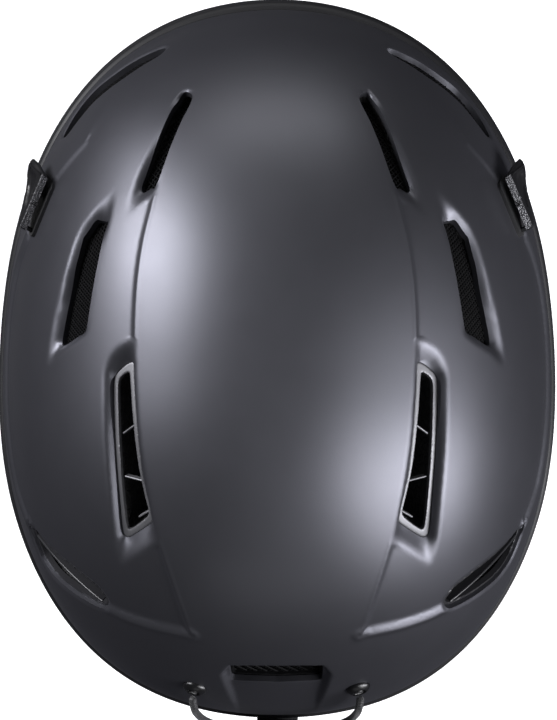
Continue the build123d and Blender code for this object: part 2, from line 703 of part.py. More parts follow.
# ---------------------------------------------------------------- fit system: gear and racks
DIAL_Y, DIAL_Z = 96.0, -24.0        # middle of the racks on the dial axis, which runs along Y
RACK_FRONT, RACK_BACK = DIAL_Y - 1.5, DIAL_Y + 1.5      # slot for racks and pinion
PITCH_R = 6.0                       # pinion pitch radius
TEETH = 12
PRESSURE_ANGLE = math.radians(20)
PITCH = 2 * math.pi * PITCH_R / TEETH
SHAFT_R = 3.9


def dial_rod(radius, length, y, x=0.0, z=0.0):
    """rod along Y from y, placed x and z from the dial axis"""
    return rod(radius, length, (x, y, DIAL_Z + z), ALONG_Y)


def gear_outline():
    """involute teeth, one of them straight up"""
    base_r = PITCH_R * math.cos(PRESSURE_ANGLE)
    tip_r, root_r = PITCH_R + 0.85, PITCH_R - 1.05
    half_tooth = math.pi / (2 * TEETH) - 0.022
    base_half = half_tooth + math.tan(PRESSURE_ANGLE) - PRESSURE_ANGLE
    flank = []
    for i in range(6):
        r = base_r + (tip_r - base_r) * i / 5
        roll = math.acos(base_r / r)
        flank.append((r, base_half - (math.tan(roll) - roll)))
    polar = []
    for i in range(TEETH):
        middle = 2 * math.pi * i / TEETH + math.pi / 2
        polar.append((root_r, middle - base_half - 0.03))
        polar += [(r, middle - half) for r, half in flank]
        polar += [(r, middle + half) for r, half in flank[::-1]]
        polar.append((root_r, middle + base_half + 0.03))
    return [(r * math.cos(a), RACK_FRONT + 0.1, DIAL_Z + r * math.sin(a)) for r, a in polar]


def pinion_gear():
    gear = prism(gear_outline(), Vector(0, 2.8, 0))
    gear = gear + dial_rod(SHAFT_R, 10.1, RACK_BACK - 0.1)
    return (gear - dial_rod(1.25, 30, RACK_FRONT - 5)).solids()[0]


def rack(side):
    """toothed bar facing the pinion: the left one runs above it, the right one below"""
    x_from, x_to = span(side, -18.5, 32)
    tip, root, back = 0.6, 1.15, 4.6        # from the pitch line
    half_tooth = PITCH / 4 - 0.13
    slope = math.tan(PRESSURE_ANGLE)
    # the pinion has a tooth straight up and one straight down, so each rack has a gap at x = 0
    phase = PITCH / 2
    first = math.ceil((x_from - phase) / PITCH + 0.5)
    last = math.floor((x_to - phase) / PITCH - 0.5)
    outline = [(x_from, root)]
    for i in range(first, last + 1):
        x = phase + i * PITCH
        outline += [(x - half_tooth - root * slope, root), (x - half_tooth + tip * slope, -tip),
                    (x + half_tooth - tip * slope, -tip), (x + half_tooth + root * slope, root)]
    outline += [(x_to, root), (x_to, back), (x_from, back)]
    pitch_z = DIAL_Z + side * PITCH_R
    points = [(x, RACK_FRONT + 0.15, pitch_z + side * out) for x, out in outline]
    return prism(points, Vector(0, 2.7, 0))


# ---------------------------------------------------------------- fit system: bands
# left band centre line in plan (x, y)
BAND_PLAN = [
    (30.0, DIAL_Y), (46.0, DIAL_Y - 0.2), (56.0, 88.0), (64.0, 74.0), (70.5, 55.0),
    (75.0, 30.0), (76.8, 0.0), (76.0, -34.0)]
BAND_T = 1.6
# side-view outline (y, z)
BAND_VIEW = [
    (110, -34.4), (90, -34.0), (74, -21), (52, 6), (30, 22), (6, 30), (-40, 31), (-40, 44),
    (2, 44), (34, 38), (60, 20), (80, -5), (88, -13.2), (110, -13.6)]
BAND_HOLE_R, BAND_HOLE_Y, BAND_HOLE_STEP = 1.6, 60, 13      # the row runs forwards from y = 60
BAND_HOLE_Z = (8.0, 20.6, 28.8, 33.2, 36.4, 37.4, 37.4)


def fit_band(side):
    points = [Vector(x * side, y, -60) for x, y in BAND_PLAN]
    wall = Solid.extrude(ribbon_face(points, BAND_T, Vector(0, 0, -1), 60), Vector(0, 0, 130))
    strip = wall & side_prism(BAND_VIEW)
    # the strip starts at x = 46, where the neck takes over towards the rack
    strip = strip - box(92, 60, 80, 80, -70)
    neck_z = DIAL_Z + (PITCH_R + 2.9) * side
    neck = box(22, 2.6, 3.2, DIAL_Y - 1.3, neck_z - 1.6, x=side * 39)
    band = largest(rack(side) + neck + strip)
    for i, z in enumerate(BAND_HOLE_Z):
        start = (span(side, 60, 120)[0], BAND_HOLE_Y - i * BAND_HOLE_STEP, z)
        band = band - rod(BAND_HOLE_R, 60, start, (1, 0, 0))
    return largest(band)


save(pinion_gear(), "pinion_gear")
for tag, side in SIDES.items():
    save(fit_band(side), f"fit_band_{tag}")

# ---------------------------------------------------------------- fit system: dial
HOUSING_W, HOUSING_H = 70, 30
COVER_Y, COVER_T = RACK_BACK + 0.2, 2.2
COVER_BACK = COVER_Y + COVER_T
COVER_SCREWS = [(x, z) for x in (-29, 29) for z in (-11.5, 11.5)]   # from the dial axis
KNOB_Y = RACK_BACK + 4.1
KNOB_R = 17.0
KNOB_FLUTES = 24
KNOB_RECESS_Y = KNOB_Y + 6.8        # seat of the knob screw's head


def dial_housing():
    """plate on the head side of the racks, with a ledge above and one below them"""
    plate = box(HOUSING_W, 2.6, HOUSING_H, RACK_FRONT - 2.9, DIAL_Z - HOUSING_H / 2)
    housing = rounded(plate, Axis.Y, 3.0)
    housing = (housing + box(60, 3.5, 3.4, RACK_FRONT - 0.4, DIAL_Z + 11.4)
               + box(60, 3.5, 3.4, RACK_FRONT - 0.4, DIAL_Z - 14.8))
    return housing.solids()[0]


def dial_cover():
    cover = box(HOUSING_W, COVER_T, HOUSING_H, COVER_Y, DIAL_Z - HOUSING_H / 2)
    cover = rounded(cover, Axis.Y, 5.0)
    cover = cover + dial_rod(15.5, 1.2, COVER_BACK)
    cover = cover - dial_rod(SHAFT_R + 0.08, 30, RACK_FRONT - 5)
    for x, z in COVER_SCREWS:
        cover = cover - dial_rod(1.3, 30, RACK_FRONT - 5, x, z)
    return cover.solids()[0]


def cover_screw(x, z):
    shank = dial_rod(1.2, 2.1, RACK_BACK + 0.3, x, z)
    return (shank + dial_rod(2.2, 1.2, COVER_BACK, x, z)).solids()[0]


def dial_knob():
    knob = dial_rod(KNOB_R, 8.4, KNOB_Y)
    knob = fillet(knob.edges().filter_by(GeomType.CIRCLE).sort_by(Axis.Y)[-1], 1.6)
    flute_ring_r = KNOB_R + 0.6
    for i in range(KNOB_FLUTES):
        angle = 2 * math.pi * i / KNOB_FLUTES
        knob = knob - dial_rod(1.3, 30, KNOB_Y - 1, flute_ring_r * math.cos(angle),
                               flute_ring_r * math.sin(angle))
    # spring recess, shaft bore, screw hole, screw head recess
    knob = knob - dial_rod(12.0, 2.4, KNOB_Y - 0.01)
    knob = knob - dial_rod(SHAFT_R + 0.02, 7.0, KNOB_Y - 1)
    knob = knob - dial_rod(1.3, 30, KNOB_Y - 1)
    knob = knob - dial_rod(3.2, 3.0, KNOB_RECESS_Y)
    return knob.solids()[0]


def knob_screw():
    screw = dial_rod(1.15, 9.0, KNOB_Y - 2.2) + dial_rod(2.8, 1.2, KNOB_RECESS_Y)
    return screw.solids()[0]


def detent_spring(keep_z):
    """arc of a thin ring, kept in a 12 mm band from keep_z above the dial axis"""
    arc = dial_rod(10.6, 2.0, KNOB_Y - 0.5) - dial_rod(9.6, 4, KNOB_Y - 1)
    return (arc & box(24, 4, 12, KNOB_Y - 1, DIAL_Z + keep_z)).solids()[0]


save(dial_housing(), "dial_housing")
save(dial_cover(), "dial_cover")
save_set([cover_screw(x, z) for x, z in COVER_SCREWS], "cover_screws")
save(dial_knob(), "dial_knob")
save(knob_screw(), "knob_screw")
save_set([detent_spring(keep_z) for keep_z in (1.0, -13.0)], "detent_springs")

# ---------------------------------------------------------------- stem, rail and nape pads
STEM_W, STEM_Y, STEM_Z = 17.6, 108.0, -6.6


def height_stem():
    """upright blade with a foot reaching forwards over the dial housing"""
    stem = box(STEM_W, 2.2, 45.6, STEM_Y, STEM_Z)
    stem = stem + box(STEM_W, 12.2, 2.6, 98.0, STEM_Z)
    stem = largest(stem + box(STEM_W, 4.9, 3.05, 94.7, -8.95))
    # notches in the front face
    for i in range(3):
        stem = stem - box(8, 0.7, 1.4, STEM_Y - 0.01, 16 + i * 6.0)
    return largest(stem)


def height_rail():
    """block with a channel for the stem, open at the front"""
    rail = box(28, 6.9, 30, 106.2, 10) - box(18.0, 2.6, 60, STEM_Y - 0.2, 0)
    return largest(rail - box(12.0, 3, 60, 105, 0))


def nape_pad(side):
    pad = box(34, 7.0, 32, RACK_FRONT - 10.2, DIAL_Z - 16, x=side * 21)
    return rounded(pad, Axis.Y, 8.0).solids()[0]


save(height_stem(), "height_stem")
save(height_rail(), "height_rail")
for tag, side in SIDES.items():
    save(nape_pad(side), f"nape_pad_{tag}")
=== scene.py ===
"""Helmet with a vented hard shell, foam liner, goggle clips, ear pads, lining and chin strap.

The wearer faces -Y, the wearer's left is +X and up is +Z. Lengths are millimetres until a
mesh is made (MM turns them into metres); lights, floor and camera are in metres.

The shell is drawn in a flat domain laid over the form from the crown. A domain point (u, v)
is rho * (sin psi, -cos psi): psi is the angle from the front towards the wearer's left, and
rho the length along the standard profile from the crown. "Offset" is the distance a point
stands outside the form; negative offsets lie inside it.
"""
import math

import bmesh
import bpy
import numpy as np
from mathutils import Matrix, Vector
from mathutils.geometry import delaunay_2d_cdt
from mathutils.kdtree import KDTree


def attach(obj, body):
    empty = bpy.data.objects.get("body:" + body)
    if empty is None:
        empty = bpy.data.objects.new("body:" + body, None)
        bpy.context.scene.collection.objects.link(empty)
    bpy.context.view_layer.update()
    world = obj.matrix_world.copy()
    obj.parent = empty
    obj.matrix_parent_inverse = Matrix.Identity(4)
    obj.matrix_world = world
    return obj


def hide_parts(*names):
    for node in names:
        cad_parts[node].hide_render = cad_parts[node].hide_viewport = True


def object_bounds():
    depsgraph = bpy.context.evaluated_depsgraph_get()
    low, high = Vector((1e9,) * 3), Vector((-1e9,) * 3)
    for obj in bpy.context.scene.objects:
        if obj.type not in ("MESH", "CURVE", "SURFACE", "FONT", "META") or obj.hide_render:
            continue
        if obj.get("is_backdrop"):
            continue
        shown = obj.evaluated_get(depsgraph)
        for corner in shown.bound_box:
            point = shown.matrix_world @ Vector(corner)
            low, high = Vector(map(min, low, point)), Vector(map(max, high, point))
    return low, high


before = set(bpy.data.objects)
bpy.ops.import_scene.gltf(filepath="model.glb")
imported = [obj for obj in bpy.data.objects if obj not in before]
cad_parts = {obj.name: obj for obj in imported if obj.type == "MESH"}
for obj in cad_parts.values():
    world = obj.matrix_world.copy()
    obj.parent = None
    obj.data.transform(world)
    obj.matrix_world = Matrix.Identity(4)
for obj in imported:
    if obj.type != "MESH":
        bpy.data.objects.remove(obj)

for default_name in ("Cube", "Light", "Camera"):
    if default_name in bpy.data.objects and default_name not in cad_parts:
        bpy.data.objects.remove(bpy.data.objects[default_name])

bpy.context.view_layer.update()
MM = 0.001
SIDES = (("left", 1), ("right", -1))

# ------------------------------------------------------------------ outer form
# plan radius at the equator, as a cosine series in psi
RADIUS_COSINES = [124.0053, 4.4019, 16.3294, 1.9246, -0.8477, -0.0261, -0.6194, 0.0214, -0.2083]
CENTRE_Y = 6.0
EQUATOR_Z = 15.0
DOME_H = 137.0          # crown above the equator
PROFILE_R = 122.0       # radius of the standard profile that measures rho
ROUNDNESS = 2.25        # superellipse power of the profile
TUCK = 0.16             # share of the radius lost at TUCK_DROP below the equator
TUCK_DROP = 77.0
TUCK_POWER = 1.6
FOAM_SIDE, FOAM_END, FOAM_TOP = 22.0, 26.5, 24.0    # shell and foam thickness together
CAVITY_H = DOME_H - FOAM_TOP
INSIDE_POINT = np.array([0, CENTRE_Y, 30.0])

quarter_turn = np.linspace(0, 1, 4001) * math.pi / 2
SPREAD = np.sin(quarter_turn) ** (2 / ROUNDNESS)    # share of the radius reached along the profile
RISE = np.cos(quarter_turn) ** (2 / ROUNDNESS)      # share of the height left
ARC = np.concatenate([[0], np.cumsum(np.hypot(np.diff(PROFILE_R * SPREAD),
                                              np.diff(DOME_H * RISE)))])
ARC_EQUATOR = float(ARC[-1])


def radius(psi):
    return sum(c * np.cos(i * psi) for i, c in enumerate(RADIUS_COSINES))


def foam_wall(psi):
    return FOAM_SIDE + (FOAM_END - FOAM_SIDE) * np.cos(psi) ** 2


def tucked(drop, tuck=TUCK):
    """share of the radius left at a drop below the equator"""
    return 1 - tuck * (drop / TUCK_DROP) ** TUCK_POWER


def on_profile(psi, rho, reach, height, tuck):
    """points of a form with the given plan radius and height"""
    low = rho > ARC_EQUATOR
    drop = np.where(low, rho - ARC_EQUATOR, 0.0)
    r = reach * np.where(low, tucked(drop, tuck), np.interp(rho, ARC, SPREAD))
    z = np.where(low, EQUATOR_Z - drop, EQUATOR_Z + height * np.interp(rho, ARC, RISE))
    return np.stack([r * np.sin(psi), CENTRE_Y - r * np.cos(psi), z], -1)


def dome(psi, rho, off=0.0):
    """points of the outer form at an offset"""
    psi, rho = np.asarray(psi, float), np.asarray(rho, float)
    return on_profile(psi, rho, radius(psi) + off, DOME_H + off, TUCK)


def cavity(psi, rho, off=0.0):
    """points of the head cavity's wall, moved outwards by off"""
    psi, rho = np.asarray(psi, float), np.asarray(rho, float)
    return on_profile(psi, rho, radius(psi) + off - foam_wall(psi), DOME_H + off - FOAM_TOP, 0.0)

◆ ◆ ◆

§ What the task requires:
Extract exactly and only the span of lines that begins at the line containing "and nape pads" and ends at the line containing "bpy.context.scene.collection.objects.link(empty)".

§ Solution for this task:
# ---------------------------------------------------------------- stem, rail and nape pads
STEM_W, STEM_Y, STEM_Z = 17.6, 108.0, -6.6


def height_stem():
    """upright blade with a foot reaching forwards over the dial housing"""
    stem = box(STEM_W, 2.2, 45.6, STEM_Y, STEM_Z)
    stem = stem + box(STEM_W, 12.2, 2.6, 98.0, STEM_Z)
    stem = largest(stem + box(STEM_W, 4.9, 3.05, 94.7, -8.95))
    # notches in the front face
    for i in range(3):
        stem = stem - box(8, 0.7, 1.4, STEM_Y - 0.01, 16 + i * 6.0)
    return largest(stem)


def height_rail():
    """block with a channel for the stem, open at the front"""
    rail = box(28, 6.9, 30, 106.2, 10) - box(18.0, 2.6, 60, STEM_Y - 0.2, 0)
    return largest(rail - box(12.0, 3, 60, 105, 0))


def nape_pad(side):
    pad = box(34, 7.0, 32, RACK_FRONT - 10.2, DIAL_Z - 16, x=side * 21)
    return rounded(pad, Axis.Y, 8.0).solids()[0]


save(height_stem(), "height_stem")
save(height_rail(), "height_rail")
for tag, side in SIDES.items():
    save(nape_pad(side), f"nape_pad_{tag}")
=== scene.py ===
"""Helmet with a vented hard shell, foam liner, goggle clips, ear pads, lining and chin strap.

The wearer faces -Y, the wearer's left is +X and up is +Z. Lengths are millimetres until a
mesh is made (MM turns them into metres); lights, floor and camera are in metres.

The shell is drawn in a flat domain laid over the form from the crown. A domain point (u, v)
is rho * (sin psi, -cos psi): psi is the angle from the front towards the wearer's left, and
rho the length along the standard profile from the crown. "Offset" is the distance a point
stands outside the form; negative offsets lie inside it.
"""
import math

import bmesh
import bpy
import numpy as np
from mathutils import Matrix, Vector
from mathutils.geometry import delaunay_2d_cdt
from mathutils.kdtree import KDTree


def attach(obj, body):
    empty = bpy.data.objects.get("body:" + body)
    if empty is None:
        empty = bpy.data.objects.new("body:" + body, None)
        bpy.context.scene.collection.objects.link(empty)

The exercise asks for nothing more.